▶ GIVEN INFORMATION
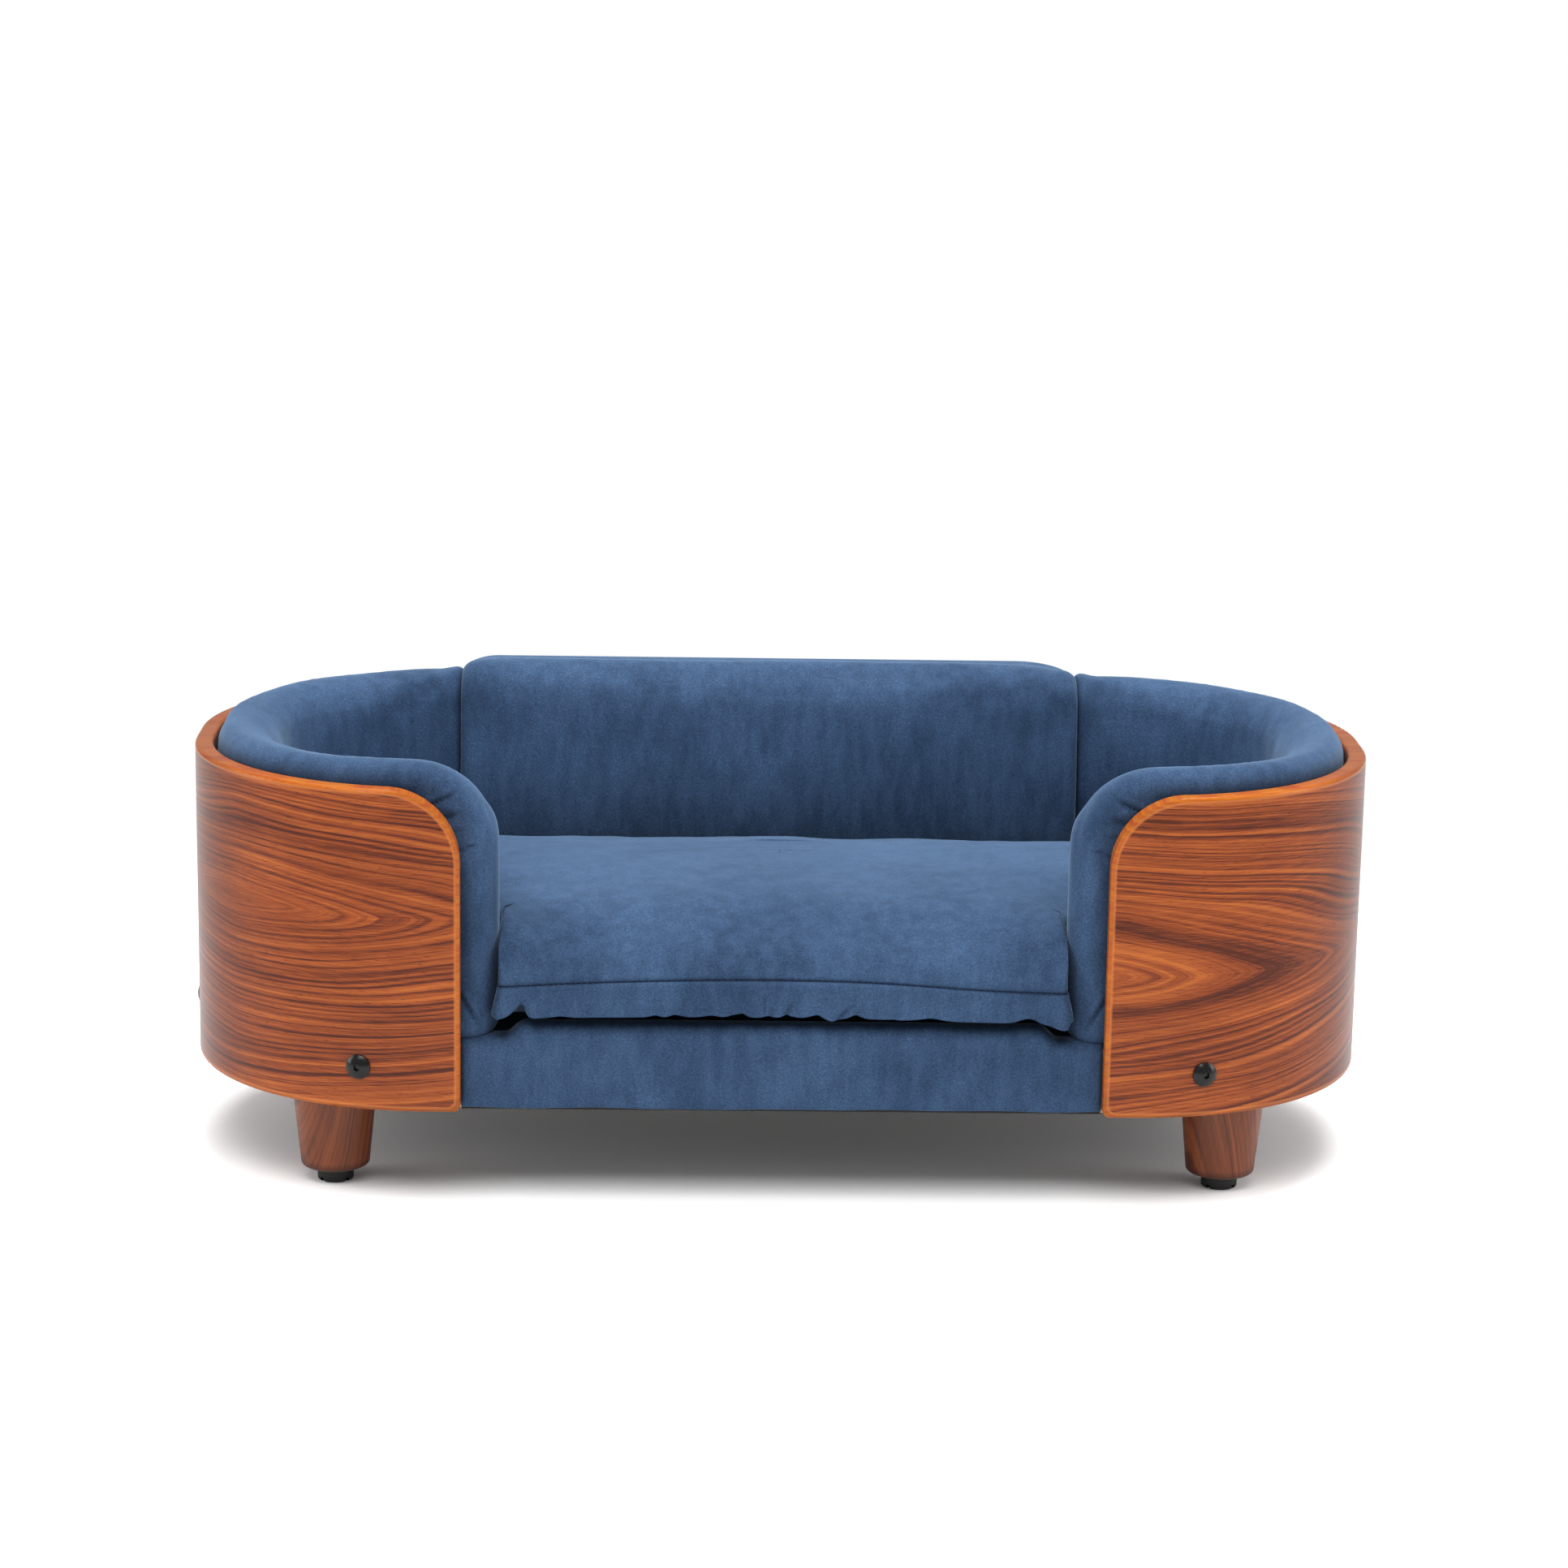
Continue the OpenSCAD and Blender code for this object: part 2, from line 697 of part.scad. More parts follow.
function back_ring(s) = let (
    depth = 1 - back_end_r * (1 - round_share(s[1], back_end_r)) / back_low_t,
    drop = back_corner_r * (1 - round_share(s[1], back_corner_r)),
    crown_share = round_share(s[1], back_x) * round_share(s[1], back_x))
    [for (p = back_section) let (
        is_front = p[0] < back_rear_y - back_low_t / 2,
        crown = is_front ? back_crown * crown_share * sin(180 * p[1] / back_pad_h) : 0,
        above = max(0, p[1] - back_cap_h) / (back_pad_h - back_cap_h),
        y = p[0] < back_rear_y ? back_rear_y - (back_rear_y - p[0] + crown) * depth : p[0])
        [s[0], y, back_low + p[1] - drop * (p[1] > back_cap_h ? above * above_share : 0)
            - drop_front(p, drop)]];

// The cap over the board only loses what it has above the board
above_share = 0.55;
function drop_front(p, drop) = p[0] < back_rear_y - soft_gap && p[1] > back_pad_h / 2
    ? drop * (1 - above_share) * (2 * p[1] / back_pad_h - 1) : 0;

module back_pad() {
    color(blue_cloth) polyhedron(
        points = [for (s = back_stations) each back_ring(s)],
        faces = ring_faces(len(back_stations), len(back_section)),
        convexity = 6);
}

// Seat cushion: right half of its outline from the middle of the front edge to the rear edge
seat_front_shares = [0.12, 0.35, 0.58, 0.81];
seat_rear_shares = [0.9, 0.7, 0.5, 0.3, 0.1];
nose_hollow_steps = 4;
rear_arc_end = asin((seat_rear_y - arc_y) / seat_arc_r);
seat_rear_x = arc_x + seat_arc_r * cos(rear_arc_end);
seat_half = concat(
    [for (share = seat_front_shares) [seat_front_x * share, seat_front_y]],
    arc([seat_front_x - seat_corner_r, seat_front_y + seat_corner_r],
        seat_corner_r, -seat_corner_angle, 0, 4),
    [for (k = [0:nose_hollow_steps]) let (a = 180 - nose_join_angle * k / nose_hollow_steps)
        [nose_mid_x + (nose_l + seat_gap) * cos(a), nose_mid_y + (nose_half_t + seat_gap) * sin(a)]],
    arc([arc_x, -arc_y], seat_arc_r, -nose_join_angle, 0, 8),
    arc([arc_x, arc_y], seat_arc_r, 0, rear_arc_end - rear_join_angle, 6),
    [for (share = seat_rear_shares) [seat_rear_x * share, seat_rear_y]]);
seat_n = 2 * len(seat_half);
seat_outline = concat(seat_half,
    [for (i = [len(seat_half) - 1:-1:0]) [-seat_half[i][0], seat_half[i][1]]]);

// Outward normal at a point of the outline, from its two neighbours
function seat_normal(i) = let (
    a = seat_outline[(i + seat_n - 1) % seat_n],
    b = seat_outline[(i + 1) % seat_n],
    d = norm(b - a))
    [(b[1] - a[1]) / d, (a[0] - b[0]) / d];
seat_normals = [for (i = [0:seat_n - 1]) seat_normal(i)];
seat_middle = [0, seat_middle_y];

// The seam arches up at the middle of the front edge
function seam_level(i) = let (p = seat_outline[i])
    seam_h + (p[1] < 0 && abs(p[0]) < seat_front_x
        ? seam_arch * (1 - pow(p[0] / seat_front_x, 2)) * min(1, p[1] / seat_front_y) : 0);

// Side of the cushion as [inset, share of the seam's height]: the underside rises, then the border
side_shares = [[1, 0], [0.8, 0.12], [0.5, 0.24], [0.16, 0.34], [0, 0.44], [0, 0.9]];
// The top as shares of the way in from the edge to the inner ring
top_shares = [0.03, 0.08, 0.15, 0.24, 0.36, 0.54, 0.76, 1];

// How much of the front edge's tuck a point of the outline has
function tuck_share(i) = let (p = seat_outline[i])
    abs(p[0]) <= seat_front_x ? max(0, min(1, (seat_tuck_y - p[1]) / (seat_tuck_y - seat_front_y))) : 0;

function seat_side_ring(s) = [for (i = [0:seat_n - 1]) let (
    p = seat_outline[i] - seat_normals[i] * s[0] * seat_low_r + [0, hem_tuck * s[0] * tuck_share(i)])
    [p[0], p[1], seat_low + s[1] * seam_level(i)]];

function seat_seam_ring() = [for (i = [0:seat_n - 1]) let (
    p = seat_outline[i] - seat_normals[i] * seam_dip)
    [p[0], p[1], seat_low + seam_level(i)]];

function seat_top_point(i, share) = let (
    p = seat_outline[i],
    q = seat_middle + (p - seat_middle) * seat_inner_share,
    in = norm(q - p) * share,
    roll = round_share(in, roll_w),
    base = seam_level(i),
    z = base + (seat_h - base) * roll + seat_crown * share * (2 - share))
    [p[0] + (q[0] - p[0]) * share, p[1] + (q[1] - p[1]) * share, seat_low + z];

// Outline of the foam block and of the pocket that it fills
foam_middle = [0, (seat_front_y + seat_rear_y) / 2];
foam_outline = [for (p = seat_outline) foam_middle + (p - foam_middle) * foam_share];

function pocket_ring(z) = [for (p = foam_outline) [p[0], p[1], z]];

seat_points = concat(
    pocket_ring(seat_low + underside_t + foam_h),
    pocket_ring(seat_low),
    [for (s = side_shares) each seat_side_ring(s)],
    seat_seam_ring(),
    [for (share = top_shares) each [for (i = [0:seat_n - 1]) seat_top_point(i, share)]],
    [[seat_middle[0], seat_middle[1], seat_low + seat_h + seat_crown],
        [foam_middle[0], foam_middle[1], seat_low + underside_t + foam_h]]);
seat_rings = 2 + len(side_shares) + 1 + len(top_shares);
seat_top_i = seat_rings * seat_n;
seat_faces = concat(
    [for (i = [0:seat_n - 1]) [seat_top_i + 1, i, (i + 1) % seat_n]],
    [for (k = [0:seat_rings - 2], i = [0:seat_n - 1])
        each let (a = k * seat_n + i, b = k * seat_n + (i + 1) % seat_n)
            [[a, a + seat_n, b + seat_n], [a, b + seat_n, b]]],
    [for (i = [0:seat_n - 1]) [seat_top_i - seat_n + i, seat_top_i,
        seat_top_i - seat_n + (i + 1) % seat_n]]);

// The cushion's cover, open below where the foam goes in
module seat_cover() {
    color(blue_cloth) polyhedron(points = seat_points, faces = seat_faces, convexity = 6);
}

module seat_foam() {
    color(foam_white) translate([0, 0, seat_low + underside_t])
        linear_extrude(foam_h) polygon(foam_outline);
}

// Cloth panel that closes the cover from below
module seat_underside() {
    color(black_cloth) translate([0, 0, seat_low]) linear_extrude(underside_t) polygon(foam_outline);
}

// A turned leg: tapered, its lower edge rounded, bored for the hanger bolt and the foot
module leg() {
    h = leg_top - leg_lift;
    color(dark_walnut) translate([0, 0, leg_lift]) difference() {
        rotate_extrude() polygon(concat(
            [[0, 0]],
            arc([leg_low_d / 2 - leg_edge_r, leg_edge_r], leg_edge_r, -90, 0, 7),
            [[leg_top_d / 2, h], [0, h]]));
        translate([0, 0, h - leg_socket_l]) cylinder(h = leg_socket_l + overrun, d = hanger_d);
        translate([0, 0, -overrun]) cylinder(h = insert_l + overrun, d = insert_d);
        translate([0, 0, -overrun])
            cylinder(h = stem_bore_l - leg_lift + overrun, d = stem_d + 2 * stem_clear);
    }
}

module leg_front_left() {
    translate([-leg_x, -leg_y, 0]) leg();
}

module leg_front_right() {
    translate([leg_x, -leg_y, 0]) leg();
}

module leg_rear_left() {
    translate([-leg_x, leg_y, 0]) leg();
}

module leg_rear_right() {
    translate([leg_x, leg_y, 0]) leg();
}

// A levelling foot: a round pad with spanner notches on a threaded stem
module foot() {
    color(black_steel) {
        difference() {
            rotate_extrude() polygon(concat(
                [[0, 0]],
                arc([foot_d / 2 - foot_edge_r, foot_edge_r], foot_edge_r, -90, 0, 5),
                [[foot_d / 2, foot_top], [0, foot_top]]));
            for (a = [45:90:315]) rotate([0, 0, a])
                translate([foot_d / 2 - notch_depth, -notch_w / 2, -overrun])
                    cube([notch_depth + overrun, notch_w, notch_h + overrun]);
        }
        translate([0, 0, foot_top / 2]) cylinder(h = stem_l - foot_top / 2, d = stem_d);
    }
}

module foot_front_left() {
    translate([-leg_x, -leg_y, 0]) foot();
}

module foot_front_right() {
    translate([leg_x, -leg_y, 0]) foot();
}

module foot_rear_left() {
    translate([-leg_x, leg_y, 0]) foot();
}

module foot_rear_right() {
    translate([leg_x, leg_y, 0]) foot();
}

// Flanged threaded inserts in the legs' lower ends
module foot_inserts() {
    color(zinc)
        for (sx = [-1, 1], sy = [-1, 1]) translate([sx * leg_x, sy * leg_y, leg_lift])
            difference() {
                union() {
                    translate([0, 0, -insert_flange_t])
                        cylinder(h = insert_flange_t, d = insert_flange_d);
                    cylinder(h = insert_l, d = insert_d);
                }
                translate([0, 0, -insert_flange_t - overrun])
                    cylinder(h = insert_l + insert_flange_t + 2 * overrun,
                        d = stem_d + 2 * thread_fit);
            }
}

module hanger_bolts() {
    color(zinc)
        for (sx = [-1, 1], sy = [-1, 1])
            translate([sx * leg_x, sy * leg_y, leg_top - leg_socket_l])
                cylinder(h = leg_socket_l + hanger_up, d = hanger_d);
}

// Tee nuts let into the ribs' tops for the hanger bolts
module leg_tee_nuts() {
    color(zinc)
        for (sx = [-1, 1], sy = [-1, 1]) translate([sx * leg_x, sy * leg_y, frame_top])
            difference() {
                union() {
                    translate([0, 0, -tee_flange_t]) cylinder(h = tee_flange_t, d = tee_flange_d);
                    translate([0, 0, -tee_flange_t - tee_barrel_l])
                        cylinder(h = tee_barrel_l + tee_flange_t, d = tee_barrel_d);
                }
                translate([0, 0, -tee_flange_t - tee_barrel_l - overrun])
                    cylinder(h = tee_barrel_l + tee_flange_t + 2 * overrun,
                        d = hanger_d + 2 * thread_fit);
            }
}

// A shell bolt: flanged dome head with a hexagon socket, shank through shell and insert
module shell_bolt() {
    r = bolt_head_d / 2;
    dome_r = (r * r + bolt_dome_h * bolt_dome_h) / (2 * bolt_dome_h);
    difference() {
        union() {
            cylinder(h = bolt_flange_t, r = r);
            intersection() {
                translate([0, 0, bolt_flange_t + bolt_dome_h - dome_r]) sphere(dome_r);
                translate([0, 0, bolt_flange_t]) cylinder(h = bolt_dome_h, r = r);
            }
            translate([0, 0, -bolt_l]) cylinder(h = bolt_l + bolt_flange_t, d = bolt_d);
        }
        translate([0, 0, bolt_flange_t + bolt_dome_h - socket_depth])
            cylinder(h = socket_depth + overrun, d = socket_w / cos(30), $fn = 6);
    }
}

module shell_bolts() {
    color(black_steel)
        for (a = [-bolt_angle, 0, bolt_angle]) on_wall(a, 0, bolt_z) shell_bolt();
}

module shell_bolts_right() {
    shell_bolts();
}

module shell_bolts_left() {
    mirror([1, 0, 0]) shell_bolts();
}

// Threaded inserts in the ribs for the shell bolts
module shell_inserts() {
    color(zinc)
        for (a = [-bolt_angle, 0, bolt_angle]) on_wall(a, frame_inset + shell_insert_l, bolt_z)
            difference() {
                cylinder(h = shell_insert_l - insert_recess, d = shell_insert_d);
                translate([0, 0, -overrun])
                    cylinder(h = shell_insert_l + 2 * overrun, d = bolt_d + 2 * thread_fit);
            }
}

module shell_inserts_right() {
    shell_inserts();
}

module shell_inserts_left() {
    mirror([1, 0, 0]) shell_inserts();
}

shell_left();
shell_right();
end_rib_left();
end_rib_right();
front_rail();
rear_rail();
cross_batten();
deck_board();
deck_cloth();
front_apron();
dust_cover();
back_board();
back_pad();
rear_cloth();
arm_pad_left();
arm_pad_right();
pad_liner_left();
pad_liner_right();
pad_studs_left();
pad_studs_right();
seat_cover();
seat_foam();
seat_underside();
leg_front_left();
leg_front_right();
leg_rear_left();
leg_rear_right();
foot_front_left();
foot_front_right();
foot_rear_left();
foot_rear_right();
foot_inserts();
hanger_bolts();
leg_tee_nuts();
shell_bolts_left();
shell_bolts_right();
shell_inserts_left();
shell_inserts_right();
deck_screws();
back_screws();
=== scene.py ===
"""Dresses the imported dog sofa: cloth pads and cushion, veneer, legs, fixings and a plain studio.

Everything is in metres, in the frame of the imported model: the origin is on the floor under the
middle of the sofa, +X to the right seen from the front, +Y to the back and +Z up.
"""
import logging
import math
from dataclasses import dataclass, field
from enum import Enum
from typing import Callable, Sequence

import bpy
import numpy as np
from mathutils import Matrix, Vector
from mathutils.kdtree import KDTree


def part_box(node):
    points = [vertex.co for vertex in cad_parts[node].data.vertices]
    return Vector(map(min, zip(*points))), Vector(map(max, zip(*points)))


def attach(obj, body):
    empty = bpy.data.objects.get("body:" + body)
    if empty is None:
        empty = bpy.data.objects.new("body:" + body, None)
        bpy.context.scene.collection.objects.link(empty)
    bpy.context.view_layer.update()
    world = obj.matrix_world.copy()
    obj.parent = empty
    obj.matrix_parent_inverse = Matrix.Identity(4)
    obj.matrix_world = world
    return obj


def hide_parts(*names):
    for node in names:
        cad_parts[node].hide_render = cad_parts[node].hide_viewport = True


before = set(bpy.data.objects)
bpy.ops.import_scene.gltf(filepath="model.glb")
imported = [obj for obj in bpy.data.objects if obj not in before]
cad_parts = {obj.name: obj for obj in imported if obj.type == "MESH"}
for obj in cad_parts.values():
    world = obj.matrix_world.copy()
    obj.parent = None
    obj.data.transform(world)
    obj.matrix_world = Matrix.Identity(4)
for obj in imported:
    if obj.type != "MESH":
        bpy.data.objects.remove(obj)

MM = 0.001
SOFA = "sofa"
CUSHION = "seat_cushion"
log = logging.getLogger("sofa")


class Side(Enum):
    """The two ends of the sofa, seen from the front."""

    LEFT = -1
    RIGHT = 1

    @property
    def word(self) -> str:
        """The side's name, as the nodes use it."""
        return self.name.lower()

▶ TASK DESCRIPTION
Your task is to repeat exactly the lines from the one that contains "zip(*points))), Vector(map(max, zip(*points)))" through the one that contains "bpy.context.scene.collection.objects.link(empty)", with both end lines included.

▶ WRITTEN ANSWER
    return Vector(map(min, zip(*points))), Vector(map(max, zip(*points)))


def attach(obj, body):
    empty = bpy.data.objects.get("body:" + body)
    if empty is None:
        empty = bpy.data.objects.new("body:" + body, None)
        bpy.context.scene.collection.objects.link(empty)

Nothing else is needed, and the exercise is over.